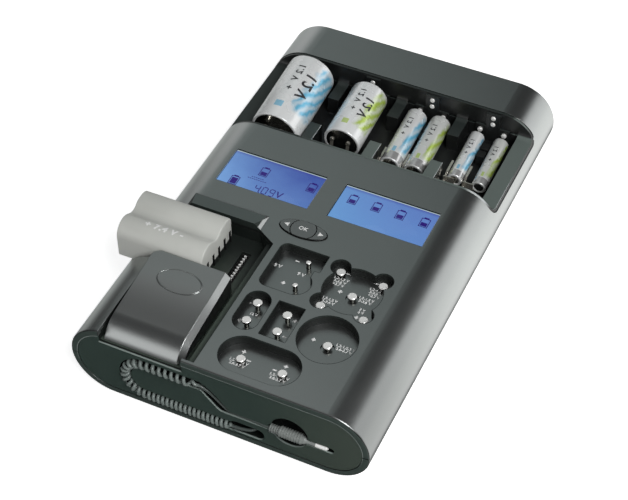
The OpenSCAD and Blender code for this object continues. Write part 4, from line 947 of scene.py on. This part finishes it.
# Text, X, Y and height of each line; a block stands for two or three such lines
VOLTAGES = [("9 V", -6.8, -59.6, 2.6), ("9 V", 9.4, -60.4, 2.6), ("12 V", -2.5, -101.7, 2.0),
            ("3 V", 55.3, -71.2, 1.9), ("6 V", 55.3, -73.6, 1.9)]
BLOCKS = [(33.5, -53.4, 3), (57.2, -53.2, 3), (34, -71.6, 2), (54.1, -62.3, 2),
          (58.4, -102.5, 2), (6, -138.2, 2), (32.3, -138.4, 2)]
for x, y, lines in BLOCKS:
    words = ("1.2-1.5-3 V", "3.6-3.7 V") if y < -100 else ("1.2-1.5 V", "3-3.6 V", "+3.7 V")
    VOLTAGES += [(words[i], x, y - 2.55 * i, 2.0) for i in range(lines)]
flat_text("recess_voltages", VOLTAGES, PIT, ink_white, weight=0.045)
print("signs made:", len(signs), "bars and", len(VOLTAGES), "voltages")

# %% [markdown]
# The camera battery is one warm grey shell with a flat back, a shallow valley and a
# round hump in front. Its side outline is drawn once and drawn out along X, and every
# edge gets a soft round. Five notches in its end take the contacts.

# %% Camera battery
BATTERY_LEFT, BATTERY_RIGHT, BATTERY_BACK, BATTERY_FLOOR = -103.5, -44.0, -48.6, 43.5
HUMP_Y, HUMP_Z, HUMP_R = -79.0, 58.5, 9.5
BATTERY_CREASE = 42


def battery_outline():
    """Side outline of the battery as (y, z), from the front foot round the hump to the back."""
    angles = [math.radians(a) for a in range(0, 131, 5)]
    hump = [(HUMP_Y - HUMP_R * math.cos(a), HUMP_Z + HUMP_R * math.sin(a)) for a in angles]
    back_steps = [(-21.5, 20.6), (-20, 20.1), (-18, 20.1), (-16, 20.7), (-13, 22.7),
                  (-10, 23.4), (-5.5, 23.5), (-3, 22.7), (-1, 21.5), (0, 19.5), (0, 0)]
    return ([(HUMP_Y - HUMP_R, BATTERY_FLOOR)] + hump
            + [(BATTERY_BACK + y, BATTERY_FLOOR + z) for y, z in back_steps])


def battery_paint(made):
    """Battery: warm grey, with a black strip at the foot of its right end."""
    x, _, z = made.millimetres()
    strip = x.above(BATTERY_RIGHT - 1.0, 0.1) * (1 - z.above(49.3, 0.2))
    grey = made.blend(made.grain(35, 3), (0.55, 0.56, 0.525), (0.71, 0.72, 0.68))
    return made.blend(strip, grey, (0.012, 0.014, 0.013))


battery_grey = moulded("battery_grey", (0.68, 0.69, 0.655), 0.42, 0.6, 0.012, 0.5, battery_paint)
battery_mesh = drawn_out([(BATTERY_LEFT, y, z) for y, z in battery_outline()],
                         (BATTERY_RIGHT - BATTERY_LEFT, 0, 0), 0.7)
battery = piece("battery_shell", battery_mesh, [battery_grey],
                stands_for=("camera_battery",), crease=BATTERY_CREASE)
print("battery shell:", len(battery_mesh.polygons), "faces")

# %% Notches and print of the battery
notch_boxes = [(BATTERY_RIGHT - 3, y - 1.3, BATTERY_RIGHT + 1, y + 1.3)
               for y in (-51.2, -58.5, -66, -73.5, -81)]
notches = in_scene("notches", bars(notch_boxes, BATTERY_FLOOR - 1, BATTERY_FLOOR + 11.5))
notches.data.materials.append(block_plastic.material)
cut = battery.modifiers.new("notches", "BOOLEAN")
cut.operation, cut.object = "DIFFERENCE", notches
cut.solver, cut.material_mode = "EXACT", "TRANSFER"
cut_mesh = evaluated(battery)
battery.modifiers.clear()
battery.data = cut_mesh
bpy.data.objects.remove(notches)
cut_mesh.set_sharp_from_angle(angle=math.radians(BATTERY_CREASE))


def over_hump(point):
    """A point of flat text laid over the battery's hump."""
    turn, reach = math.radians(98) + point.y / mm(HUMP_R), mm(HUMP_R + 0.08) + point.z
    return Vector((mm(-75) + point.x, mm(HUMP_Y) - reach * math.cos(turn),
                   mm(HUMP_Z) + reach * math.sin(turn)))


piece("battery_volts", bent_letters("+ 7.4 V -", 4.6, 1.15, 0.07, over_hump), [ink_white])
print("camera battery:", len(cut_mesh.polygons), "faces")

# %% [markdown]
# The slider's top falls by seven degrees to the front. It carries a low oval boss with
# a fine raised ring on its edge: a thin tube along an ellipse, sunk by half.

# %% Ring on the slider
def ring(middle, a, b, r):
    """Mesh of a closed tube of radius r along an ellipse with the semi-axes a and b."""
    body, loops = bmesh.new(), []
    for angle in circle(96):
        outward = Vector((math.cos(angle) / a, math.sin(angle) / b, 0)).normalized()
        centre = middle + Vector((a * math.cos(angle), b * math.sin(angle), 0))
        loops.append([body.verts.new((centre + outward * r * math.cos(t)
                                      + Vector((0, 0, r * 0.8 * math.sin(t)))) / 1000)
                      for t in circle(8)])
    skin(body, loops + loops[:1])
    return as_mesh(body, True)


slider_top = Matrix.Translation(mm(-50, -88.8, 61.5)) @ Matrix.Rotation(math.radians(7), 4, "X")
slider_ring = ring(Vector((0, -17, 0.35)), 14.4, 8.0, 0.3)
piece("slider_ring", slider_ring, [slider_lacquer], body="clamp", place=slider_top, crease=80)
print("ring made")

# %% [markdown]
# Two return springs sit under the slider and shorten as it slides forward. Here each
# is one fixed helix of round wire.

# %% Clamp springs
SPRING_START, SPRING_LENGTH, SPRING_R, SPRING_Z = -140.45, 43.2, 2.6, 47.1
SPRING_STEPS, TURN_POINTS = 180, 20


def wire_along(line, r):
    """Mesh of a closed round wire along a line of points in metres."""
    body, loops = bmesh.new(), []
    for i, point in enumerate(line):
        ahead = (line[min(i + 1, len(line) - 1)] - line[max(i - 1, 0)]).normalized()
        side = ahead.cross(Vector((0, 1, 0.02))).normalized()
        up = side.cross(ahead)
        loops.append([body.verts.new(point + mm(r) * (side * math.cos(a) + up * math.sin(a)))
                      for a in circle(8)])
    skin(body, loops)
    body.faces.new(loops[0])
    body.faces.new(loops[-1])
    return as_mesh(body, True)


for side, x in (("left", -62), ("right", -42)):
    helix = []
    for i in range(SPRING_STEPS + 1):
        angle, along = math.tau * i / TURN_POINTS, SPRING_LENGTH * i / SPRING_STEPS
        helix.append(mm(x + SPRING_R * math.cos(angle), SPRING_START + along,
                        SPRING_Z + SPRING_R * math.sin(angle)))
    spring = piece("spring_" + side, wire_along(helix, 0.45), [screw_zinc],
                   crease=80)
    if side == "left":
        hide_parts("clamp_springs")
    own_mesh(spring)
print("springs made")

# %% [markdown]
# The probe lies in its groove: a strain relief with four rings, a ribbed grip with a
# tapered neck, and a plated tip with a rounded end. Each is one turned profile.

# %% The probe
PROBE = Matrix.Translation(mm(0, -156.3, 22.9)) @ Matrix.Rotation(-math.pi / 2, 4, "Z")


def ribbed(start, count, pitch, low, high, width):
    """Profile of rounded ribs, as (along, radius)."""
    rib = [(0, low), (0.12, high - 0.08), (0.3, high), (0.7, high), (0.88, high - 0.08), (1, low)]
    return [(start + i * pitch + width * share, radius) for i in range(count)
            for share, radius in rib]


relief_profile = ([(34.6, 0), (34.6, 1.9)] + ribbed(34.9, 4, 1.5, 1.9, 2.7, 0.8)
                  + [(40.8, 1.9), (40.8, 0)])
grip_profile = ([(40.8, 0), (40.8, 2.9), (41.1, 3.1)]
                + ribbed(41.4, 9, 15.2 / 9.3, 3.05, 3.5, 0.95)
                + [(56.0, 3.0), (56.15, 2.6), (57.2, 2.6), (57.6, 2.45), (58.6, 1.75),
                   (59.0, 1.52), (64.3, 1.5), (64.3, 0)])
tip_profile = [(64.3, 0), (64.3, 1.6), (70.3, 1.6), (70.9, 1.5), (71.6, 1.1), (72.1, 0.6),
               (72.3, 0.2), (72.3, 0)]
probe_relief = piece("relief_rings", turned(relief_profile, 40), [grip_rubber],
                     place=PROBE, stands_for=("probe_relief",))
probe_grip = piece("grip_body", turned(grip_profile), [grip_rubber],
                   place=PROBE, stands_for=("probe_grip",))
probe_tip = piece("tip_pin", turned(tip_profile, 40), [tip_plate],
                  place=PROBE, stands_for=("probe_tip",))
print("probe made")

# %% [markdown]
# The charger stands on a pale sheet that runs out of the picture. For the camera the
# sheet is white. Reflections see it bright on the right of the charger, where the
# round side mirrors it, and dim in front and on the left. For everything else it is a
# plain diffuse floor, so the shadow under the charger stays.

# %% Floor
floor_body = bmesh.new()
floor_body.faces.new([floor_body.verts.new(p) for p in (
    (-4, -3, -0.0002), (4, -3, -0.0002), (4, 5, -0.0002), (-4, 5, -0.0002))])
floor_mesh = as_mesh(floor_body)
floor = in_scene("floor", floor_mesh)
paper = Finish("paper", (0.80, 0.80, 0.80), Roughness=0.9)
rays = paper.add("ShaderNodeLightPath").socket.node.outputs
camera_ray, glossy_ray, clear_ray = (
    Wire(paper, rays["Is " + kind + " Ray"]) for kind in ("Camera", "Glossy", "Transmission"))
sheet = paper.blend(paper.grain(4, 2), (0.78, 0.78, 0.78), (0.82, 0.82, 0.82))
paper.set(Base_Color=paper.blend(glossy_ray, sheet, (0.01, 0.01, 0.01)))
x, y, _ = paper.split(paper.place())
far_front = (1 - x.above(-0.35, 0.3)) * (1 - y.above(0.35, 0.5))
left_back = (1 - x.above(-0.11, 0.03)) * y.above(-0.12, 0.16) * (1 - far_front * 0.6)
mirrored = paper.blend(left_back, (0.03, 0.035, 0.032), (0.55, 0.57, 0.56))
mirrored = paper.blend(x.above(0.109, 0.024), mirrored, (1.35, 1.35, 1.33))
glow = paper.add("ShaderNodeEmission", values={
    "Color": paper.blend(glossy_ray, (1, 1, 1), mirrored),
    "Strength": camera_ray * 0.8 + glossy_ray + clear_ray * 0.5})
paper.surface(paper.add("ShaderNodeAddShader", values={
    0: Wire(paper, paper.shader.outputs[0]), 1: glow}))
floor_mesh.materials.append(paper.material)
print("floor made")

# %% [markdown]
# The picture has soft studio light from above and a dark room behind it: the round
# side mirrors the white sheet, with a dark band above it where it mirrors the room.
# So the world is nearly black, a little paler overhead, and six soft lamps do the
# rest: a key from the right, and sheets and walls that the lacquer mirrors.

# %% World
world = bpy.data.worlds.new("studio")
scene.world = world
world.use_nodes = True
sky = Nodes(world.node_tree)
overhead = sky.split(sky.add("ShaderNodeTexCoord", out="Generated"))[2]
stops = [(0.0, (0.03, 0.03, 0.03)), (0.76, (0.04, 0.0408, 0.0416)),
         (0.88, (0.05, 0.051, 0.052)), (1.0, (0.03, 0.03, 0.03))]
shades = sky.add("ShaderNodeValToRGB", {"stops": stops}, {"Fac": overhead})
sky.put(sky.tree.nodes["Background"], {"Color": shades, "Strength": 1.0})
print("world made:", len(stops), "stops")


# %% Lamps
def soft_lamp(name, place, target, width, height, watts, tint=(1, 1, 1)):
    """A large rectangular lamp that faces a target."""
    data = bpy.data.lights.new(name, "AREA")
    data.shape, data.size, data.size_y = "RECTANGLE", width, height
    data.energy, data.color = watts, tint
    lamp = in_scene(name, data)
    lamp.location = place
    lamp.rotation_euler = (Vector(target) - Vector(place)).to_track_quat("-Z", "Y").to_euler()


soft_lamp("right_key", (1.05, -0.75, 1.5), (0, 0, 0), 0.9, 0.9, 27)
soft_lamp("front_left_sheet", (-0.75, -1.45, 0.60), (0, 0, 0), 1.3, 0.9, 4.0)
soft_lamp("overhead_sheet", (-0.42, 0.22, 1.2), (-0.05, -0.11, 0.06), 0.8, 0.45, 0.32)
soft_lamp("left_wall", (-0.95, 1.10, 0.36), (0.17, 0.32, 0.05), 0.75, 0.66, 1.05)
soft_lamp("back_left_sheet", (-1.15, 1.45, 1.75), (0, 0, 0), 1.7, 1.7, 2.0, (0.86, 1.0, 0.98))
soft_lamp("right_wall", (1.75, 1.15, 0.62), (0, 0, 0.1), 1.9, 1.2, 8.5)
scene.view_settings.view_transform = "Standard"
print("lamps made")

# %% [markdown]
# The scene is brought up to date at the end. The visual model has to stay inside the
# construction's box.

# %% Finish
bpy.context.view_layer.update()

········

GIVEN PROBLEM:
Only the lines from the beginning of the material to the line containing "BATTERY_CREASE = 42" should be echoed, verbatim and in full.

THE OUTPUT:
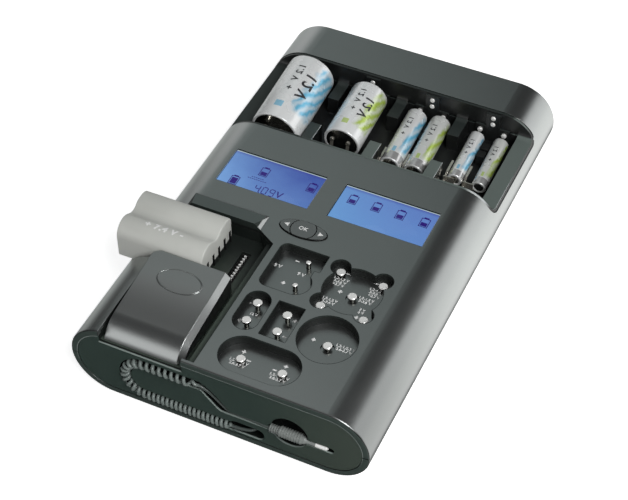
The OpenSCAD and Blender code for this object continues. Write part 4, from line 947 of scene.py on. This part finishes it.
# Text, X, Y and height of each line; a block stands for two or three such lines
VOLTAGES = [("9 V", -6.8, -59.6, 2.6), ("9 V", 9.4, -60.4, 2.6), ("12 V", -2.5, -101.7, 2.0),
            ("3 V", 55.3, -71.2, 1.9), ("6 V", 55.3, -73.6, 1.9)]
BLOCKS = [(33.5, -53.4, 3), (57.2, -53.2, 3), (34, -71.6, 2), (54.1, -62.3, 2),
          (58.4, -102.5, 2), (6, -138.2, 2), (32.3, -138.4, 2)]
for x, y, lines in BLOCKS:
    words = ("1.2-1.5-3 V", "3.6-3.7 V") if y < -100 else ("1.2-1.5 V", "3-3.6 V", "+3.7 V")
    VOLTAGES += [(words[i], x, y - 2.55 * i, 2.0) for i in range(lines)]
flat_text("recess_voltages", VOLTAGES, PIT, ink_white, weight=0.045)
print("signs made:", len(signs), "bars and", len(VOLTAGES), "voltages")

# %% [markdown]
# The camera battery is one warm grey shell with a flat back, a shallow valley and a
# round hump in front. Its side outline is drawn once and drawn out along X, and every
# edge gets a soft round. Five notches in its end take the contacts.

# %% Camera battery
BATTERY_LEFT, BATTERY_RIGHT, BATTERY_BACK, BATTERY_FLOOR = -103.5, -44.0, -48.6, 43.5
HUMP_Y, HUMP_Z, HUMP_R = -79.0, 58.5, 9.5
BATTERY_CREASE = 42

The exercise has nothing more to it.